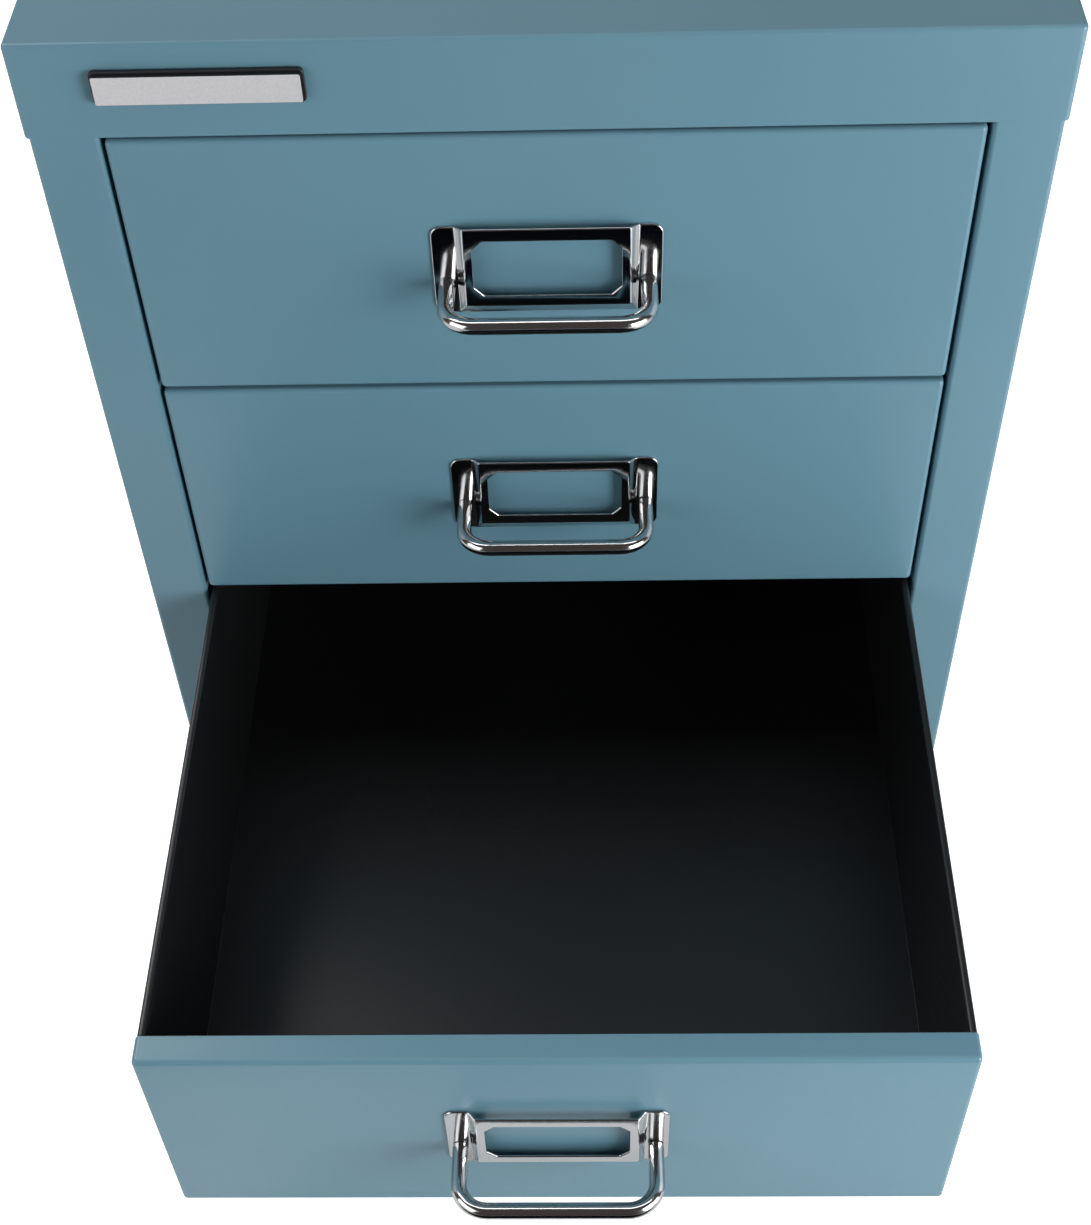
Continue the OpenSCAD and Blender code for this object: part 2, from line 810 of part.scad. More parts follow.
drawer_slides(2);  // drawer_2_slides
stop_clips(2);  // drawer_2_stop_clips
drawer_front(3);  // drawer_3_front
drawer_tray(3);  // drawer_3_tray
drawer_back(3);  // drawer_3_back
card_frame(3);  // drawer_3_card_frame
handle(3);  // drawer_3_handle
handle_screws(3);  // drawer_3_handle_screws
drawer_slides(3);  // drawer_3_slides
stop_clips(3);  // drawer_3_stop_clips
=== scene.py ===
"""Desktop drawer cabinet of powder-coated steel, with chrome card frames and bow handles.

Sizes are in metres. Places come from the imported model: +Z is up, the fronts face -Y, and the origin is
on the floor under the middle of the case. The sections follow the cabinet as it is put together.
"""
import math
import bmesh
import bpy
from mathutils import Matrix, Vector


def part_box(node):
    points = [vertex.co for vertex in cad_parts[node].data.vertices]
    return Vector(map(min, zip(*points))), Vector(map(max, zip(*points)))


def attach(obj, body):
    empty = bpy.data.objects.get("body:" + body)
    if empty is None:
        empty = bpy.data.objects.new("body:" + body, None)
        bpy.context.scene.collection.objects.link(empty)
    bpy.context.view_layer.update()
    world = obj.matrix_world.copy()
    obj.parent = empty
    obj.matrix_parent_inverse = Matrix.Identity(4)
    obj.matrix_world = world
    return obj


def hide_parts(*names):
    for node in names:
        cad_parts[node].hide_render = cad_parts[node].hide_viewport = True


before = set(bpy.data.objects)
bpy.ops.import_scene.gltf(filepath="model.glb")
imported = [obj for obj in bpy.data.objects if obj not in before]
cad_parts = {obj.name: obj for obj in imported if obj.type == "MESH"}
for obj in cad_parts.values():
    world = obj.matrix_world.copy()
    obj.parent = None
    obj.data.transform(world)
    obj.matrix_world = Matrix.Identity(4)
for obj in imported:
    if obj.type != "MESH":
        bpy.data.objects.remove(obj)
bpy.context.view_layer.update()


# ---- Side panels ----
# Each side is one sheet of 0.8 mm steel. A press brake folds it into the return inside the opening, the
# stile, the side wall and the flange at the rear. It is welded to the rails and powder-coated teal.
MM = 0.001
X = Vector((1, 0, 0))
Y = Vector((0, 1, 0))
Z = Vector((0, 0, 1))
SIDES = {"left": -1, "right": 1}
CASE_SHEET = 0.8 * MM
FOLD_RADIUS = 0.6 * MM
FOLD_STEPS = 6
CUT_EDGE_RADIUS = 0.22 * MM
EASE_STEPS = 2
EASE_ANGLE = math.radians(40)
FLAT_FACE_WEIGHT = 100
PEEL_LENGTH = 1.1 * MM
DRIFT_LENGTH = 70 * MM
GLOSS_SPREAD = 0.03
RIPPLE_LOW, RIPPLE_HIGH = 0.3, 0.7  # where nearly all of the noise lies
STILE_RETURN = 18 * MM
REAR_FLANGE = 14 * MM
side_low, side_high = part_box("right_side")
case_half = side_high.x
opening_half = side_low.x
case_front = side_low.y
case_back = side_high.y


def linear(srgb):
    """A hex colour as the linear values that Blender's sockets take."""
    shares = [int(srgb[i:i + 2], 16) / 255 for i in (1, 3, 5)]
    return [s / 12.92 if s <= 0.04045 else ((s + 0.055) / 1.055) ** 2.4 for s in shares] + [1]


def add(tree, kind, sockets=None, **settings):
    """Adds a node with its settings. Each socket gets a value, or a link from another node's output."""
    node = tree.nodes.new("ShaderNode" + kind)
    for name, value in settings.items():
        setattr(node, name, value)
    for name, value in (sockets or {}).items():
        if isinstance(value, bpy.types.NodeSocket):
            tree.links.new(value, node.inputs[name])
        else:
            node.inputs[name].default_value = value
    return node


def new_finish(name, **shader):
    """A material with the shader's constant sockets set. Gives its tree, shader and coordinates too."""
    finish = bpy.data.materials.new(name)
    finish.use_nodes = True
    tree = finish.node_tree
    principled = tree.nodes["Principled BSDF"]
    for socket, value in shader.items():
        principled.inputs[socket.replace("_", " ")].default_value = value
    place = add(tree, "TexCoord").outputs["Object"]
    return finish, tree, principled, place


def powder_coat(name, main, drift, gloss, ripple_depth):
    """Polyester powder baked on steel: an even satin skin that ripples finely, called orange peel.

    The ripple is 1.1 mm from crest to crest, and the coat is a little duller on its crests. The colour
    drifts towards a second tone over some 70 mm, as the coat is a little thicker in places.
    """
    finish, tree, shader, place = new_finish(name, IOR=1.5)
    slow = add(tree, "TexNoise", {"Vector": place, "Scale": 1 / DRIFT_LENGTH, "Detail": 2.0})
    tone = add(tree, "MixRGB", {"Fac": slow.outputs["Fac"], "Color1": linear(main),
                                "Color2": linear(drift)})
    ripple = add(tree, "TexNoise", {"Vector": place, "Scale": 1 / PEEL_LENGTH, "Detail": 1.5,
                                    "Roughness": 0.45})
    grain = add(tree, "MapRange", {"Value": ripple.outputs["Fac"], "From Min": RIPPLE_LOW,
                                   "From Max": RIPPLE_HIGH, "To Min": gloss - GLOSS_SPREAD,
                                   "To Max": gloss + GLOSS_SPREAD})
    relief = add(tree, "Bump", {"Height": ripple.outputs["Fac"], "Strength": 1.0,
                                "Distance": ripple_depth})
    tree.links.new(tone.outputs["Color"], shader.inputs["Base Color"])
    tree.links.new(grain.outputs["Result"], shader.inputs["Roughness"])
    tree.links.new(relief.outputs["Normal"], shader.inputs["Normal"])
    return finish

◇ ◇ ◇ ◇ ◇

**Work to be completed:** Copy out the material word for word and line for line.

**Problem solution:**
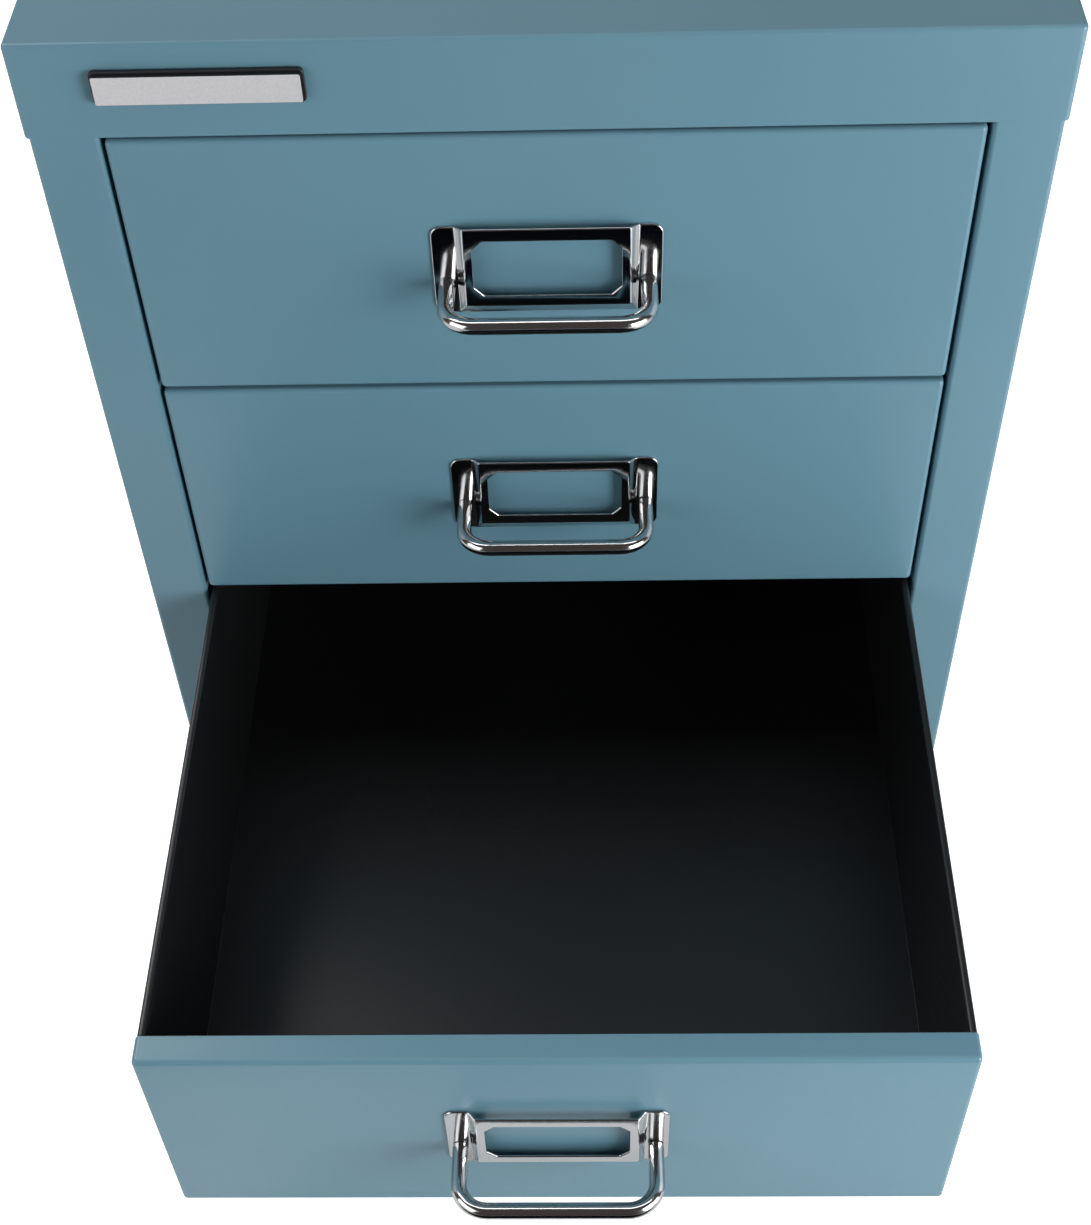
Continue the OpenSCAD and Blender code for this object: part 2, from line 810 of part.scad. More parts follow.
drawer_slides(2);  // drawer_2_slides
stop_clips(2);  // drawer_2_stop_clips
drawer_front(3);  // drawer_3_front
drawer_tray(3);  // drawer_3_tray
drawer_back(3);  // drawer_3_back
card_frame(3);  // drawer_3_card_frame
handle(3);  // drawer_3_handle
handle_screws(3);  // drawer_3_handle_screws
drawer_slides(3);  // drawer_3_slides
stop_clips(3);  // drawer_3_stop_clips
=== scene.py ===
"""Desktop drawer cabinet of powder-coated steel, with chrome card frames and bow handles.

Sizes are in metres. Places come from the imported model: +Z is up, the fronts face -Y, and the origin is
on the floor under the middle of the case. The sections follow the cabinet as it is put together.
"""
import math
import bmesh
import bpy
from mathutils import Matrix, Vector


def part_box(node):
    points = [vertex.co for vertex in cad_parts[node].data.vertices]
    return Vector(map(min, zip(*points))), Vector(map(max, zip(*points)))


def attach(obj, body):
    empty = bpy.data.objects.get("body:" + body)
    if empty is None:
        empty = bpy.data.objects.new("body:" + body, None)
        bpy.context.scene.collection.objects.link(empty)
    bpy.context.view_layer.update()
    world = obj.matrix_world.copy()
    obj.parent = empty
    obj.matrix_parent_inverse = Matrix.Identity(4)
    obj.matrix_world = world
    return obj


def hide_parts(*names):
    for node in names:
        cad_parts[node].hide_render = cad_parts[node].hide_viewport = True


before = set(bpy.data.objects)
bpy.ops.import_scene.gltf(filepath="model.glb")
imported = [obj for obj in bpy.data.objects if obj not in before]
cad_parts = {obj.name: obj for obj in imported if obj.type == "MESH"}
for obj in cad_parts.values():
    world = obj.matrix_world.copy()
    obj.parent = None
    obj.data.transform(world)
    obj.matrix_world = Matrix.Identity(4)
for obj in imported:
    if obj.type != "MESH":
        bpy.data.objects.remove(obj)
bpy.context.view_layer.update()


# ---- Side panels ----
# Each side is one sheet of 0.8 mm steel. A press brake folds it into the return inside the opening, the
# stile, the side wall and the flange at the rear. It is welded to the rails and powder-coated teal.
MM = 0.001
X = Vector((1, 0, 0))
Y = Vector((0, 1, 0))
Z = Vector((0, 0, 1))
SIDES = {"left": -1, "right": 1}
CASE_SHEET = 0.8 * MM
FOLD_RADIUS = 0.6 * MM
FOLD_STEPS = 6
CUT_EDGE_RADIUS = 0.22 * MM
EASE_STEPS = 2
EASE_ANGLE = math.radians(40)
FLAT_FACE_WEIGHT = 100
PEEL_LENGTH = 1.1 * MM
DRIFT_LENGTH = 70 * MM
GLOSS_SPREAD = 0.03
RIPPLE_LOW, RIPPLE_HIGH = 0.3, 0.7  # where nearly all of the noise lies
STILE_RETURN = 18 * MM
REAR_FLANGE = 14 * MM
side_low, side_high = part_box("right_side")
case_half = side_high.x
opening_half = side_low.x
case_front = side_low.y
case_back = side_high.y


def linear(srgb):
    """A hex colour as the linear values that Blender's sockets take."""
    shares = [int(srgb[i:i + 2], 16) / 255 for i in (1, 3, 5)]
    return [s / 12.92 if s <= 0.04045 else ((s + 0.055) / 1.055) ** 2.4 for s in shares] + [1]


def add(tree, kind, sockets=None, **settings):
    """Adds a node with its settings. Each socket gets a value, or a link from another node's output."""
    node = tree.nodes.new("ShaderNode" + kind)
    for name, value in settings.items():
        setattr(node, name, value)
    for name, value in (sockets or {}).items():
        if isinstance(value, bpy.types.NodeSocket):
            tree.links.new(value, node.inputs[name])
        else:
            node.inputs[name].default_value = value
    return node


def new_finish(name, **shader):
    """A material with the shader's constant sockets set. Gives its tree, shader and coordinates too."""
    finish = bpy.data.materials.new(name)
    finish.use_nodes = True
    tree = finish.node_tree
    principled = tree.nodes["Principled BSDF"]
    for socket, value in shader.items():
        principled.inputs[socket.replace("_", " ")].default_value = value
    place = add(tree, "TexCoord").outputs["Object"]
    return finish, tree, principled, place


def powder_coat(name, main, drift, gloss, ripple_depth):
    """Polyester powder baked on steel: an even satin skin that ripples finely, called orange peel.

    The ripple is 1.1 mm from crest to crest, and the coat is a little duller on its crests. The colour
    drifts towards a second tone over some 70 mm, as the coat is a little thicker in places.
    """
    finish, tree, shader, place = new_finish(name, IOR=1.5)
    slow = add(tree, "TexNoise", {"Vector": place, "Scale": 1 / DRIFT_LENGTH, "Detail": 2.0})
    tone = add(tree, "MixRGB", {"Fac": slow.outputs["Fac"], "Color1": linear(main),
                                "Color2": linear(drift)})
    ripple = add(tree, "TexNoise", {"Vector": place, "Scale": 1 / PEEL_LENGTH, "Detail": 1.5,
                                    "Roughness": 0.45})
    grain = add(tree, "MapRange", {"Value": ripple.outputs["Fac"], "From Min": RIPPLE_LOW,
                                   "From Max": RIPPLE_HIGH, "To Min": gloss - GLOSS_SPREAD,
                                   "To Max": gloss + GLOSS_SPREAD})
    relief = add(tree, "Bump", {"Height": ripple.outputs["Fac"], "Strength": 1.0,
                                "Distance": ripple_depth})
    tree.links.new(tone.outputs["Color"], shader.inputs["Base Color"])
    tree.links.new(grain.outputs["Result"], shader.inputs["Roughness"])
    tree.links.new(relief.outputs["Normal"], shader.inputs["Normal"])
    return finish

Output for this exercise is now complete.